### WHAT THIS TASK INVOLVES
Copy each line in the data that includes the word "parts".

--- BEGIN INFORMATION GIVEN ---

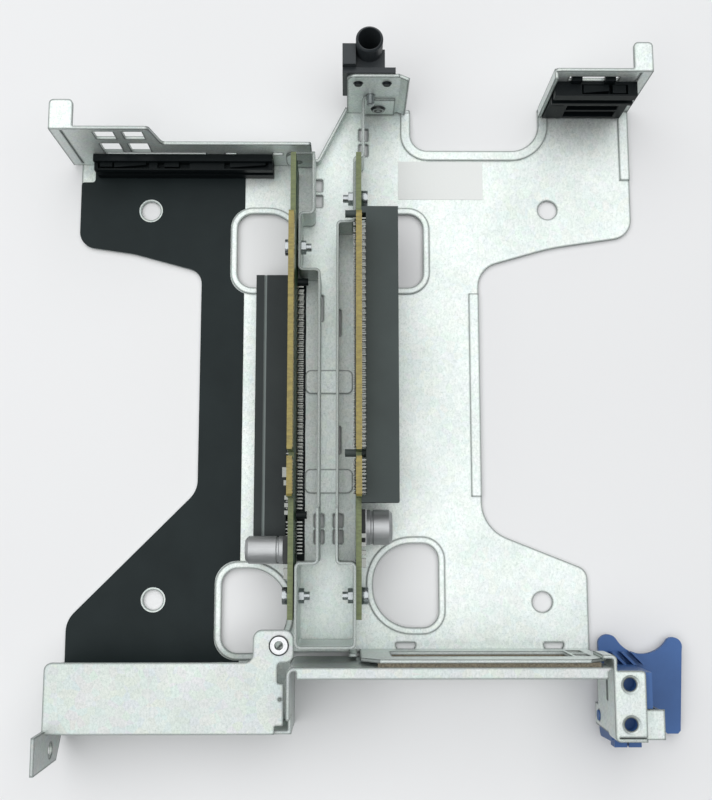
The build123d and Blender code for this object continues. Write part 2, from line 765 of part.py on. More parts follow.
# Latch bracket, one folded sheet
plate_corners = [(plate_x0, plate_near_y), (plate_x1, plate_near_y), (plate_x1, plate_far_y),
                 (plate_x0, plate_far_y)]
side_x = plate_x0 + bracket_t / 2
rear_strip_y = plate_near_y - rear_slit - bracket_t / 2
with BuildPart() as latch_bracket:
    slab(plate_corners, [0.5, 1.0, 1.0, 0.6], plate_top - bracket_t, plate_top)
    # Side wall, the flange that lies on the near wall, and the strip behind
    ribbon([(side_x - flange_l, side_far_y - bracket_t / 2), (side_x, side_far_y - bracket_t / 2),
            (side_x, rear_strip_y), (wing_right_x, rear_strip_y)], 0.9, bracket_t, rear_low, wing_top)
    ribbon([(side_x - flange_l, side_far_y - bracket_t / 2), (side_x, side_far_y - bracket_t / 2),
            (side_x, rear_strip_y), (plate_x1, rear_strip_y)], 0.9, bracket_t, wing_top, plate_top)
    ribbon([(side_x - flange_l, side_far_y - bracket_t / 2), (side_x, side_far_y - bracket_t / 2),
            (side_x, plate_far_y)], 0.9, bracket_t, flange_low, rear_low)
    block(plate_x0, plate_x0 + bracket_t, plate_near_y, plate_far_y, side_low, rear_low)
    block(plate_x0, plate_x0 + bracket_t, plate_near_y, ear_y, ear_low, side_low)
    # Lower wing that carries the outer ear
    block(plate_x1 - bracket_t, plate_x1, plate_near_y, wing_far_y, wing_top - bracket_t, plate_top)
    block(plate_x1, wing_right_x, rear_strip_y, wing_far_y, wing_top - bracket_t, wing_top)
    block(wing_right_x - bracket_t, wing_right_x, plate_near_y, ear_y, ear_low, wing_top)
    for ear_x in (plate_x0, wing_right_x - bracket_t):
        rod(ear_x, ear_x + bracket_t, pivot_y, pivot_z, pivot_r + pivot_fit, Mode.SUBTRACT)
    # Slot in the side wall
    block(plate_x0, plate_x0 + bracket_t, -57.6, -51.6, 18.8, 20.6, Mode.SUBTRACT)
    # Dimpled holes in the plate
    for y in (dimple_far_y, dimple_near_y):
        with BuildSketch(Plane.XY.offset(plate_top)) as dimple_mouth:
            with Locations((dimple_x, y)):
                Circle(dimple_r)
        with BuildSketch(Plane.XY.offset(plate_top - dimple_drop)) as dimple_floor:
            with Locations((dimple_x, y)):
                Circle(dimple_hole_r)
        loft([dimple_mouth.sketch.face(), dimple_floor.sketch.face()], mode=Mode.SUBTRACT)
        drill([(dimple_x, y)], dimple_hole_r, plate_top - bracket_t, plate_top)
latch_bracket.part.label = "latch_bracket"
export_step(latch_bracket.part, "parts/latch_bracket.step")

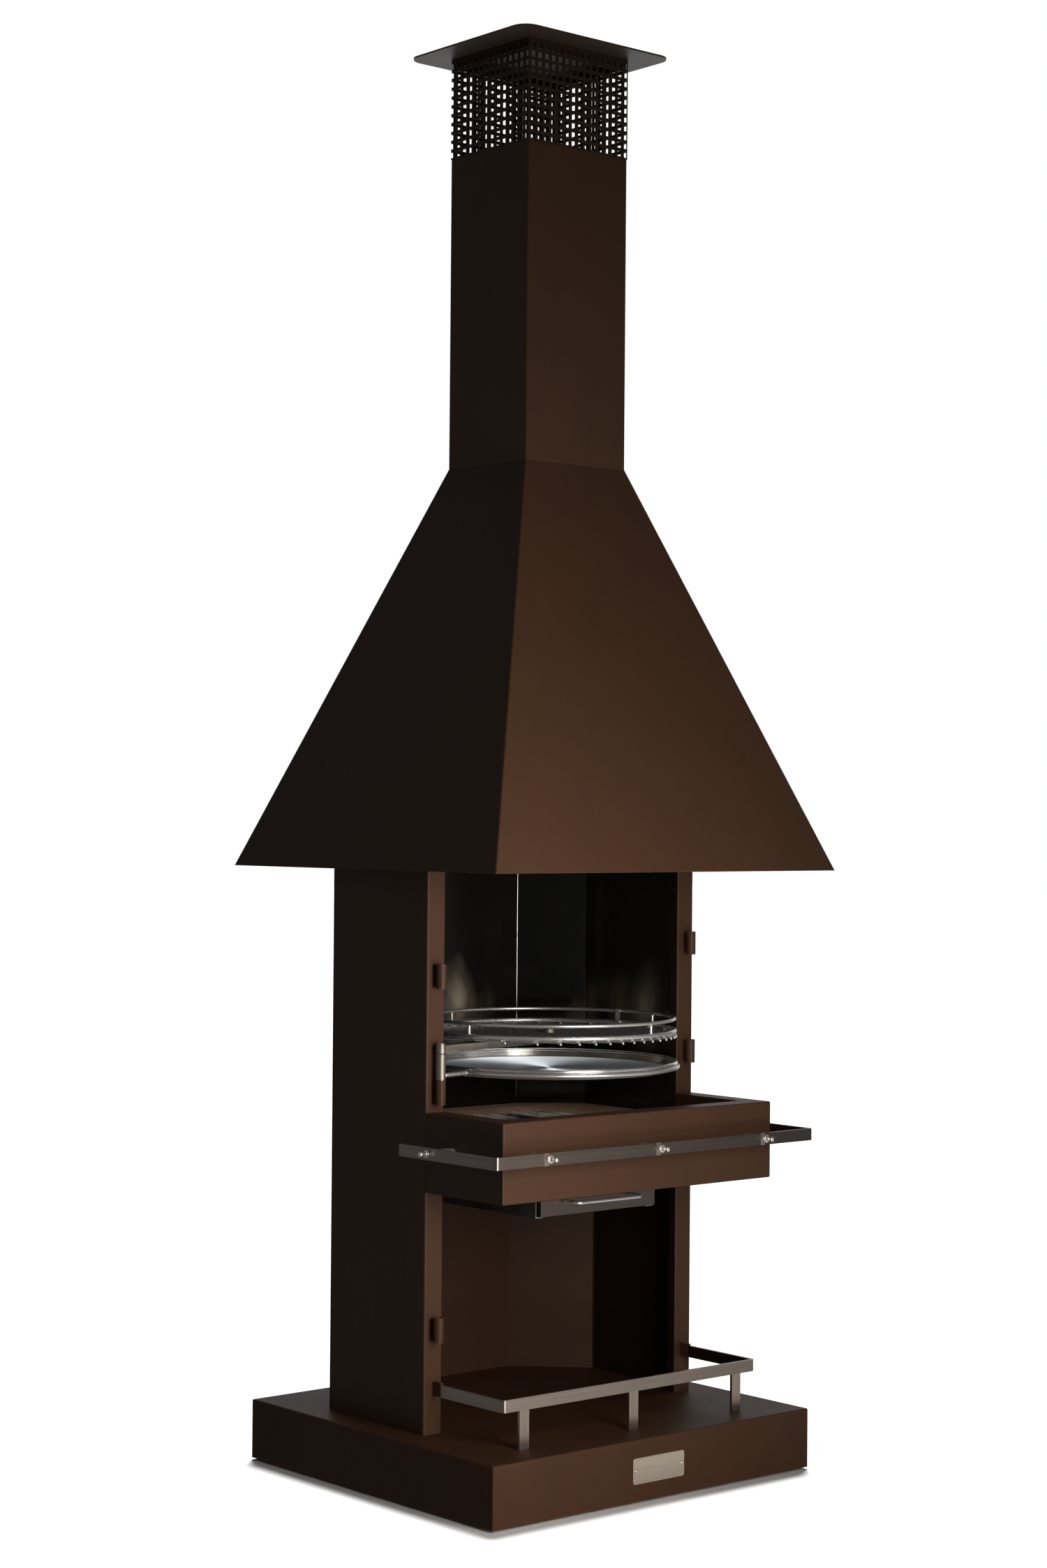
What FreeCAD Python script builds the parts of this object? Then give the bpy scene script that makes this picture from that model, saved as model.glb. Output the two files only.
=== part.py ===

--- END INFORMATION GIVEN ---

### COMPLETE OUTPUT
The build123d and Blender code for this object continues. Write part 2, from line 765 of part.py on. More parts follow.
export_step(latch_bracket.part, "parts/latch_bracket.step")
What FreeCAD Python script builds the parts of this object? Then give the bpy scene script that makes this picture from that model, saved as model.glb. Output the two files only.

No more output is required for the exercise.